▸ What you need to do
Return all the data, word for word.

▸ Dataset content
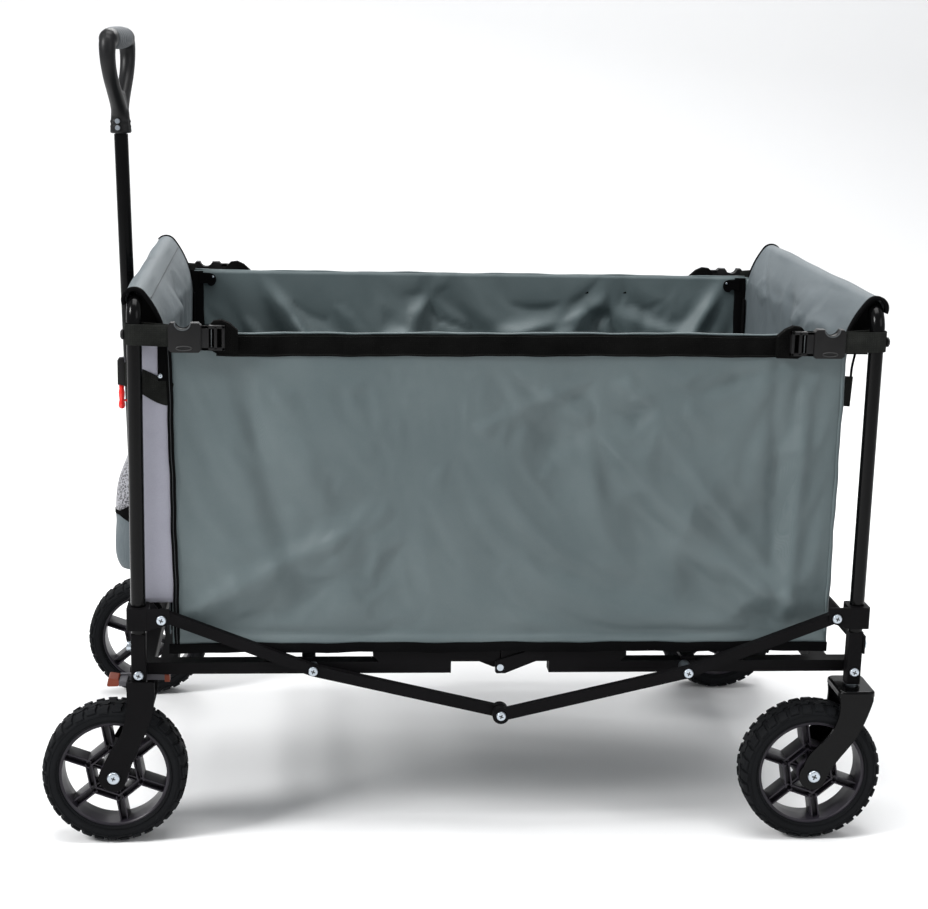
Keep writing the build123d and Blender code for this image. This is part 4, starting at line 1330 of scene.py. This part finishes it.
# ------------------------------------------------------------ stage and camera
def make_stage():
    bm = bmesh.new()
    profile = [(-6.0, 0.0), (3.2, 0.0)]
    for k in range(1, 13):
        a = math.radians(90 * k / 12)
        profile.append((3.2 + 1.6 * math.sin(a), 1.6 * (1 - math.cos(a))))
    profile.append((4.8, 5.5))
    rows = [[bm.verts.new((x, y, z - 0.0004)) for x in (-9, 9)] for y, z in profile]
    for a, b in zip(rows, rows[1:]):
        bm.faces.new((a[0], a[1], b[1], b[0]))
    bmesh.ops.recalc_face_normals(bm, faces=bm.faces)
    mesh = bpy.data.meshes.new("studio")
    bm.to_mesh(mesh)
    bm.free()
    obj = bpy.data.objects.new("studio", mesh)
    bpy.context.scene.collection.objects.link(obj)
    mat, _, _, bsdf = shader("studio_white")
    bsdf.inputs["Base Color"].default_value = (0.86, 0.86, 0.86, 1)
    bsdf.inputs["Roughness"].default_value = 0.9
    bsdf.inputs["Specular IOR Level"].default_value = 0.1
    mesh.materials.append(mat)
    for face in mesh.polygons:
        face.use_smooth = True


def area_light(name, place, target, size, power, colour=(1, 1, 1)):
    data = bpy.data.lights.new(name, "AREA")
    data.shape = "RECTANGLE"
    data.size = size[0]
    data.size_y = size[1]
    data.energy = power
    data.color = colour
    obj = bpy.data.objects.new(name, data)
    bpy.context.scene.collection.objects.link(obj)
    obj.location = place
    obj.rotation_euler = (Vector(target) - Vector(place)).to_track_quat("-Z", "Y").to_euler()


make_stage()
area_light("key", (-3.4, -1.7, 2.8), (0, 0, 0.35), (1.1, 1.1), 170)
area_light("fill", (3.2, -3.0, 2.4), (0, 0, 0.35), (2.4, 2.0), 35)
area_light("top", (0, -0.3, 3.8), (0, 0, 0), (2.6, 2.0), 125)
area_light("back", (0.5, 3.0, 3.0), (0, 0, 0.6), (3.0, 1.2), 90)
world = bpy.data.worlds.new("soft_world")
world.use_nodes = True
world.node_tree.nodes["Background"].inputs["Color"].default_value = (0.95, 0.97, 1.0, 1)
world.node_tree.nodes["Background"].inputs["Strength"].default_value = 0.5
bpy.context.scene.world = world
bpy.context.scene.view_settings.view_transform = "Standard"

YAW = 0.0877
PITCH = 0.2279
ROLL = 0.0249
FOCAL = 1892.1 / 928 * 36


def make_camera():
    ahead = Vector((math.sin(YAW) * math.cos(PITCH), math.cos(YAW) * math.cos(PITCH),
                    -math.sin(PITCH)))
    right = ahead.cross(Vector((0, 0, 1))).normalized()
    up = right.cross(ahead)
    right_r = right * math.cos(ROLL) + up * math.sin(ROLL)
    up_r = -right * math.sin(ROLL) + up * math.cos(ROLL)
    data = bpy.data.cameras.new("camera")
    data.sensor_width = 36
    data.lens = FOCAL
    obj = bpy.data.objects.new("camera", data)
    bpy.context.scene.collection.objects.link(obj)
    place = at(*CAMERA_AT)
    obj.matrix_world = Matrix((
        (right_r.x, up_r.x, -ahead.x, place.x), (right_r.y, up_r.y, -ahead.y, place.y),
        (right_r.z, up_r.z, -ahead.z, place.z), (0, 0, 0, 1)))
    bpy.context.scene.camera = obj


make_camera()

▸ Written answer
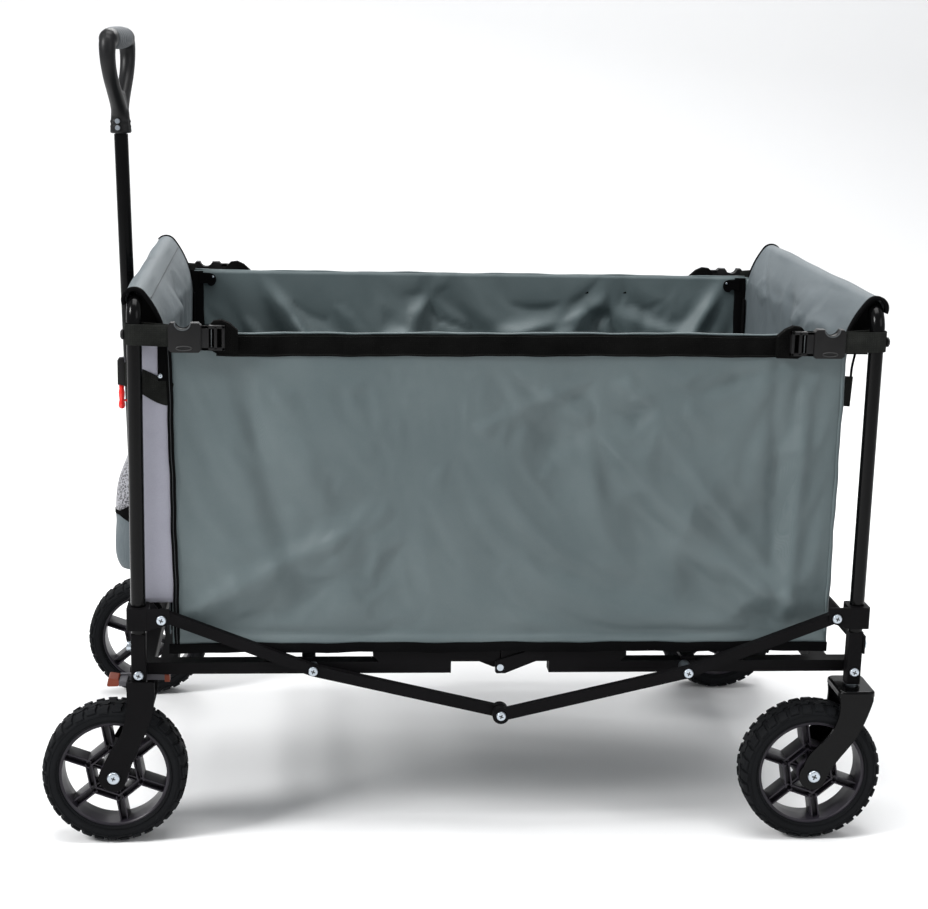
Keep writing the build123d and Blender code for this image. This is part 4, starting at line 1330 of scene.py. This part finishes it.
# ------------------------------------------------------------ stage and camera
def make_stage():
    bm = bmesh.new()
    profile = [(-6.0, 0.0), (3.2, 0.0)]
    for k in range(1, 13):
        a = math.radians(90 * k / 12)
        profile.append((3.2 + 1.6 * math.sin(a), 1.6 * (1 - math.cos(a))))
    profile.append((4.8, 5.5))
    rows = [[bm.verts.new((x, y, z - 0.0004)) for x in (-9, 9)] for y, z in profile]
    for a, b in zip(rows, rows[1:]):
        bm.faces.new((a[0], a[1], b[1], b[0]))
    bmesh.ops.recalc_face_normals(bm, faces=bm.faces)
    mesh = bpy.data.meshes.new("studio")
    bm.to_mesh(mesh)
    bm.free()
    obj = bpy.data.objects.new("studio", mesh)
    bpy.context.scene.collection.objects.link(obj)
    mat, _, _, bsdf = shader("studio_white")
    bsdf.inputs["Base Color"].default_value = (0.86, 0.86, 0.86, 1)
    bsdf.inputs["Roughness"].default_value = 0.9
    bsdf.inputs["Specular IOR Level"].default_value = 0.1
    mesh.materials.append(mat)
    for face in mesh.polygons:
        face.use_smooth = True


def area_light(name, place, target, size, power, colour=(1, 1, 1)):
    data = bpy.data.lights.new(name, "AREA")
    data.shape = "RECTANGLE"
    data.size = size[0]
    data.size_y = size[1]
    data.energy = power
    data.color = colour
    obj = bpy.data.objects.new(name, data)
    bpy.context.scene.collection.objects.link(obj)
    obj.location = place
    obj.rotation_euler = (Vector(target) - Vector(place)).to_track_quat("-Z", "Y").to_euler()


make_stage()
area_light("key", (-3.4, -1.7, 2.8), (0, 0, 0.35), (1.1, 1.1), 170)
area_light("fill", (3.2, -3.0, 2.4), (0, 0, 0.35), (2.4, 2.0), 35)
area_light("top", (0, -0.3, 3.8), (0, 0, 0), (2.6, 2.0), 125)
area_light("back", (0.5, 3.0, 3.0), (0, 0, 0.6), (3.0, 1.2), 90)
world = bpy.data.worlds.new("soft_world")
world.use_nodes = True
world.node_tree.nodes["Background"].inputs["Color"].default_value = (0.95, 0.97, 1.0, 1)
world.node_tree.nodes["Background"].inputs["Strength"].default_value = 0.5
bpy.context.scene.world = world
bpy.context.scene.view_settings.view_transform = "Standard"

YAW = 0.0877
PITCH = 0.2279
ROLL = 0.0249
FOCAL = 1892.1 / 928 * 36


def make_camera():
    ahead = Vector((math.sin(YAW) * math.cos(PITCH), math.cos(YAW) * math.cos(PITCH),
                    -math.sin(PITCH)))
    right = ahead.cross(Vector((0, 0, 1))).normalized()
    up = right.cross(ahead)
    right_r = right * math.cos(ROLL) + up * math.sin(ROLL)
    up_r = -right * math.sin(ROLL) + up * math.cos(ROLL)
    data = bpy.data.cameras.new("camera")
    data.sensor_width = 36
    data.lens = FOCAL
    obj = bpy.data.objects.new("camera", data)
    bpy.context.scene.collection.objects.link(obj)
    place = at(*CAMERA_AT)
    obj.matrix_world = Matrix((
        (right_r.x, up_r.x, -ahead.x, place.x), (right_r.y, up_r.y, -ahead.y, place.y),
        (right_r.z, up_r.z, -ahead.z, place.z), (0, 0, 0, 1)))
    bpy.context.scene.camera = obj


make_camera()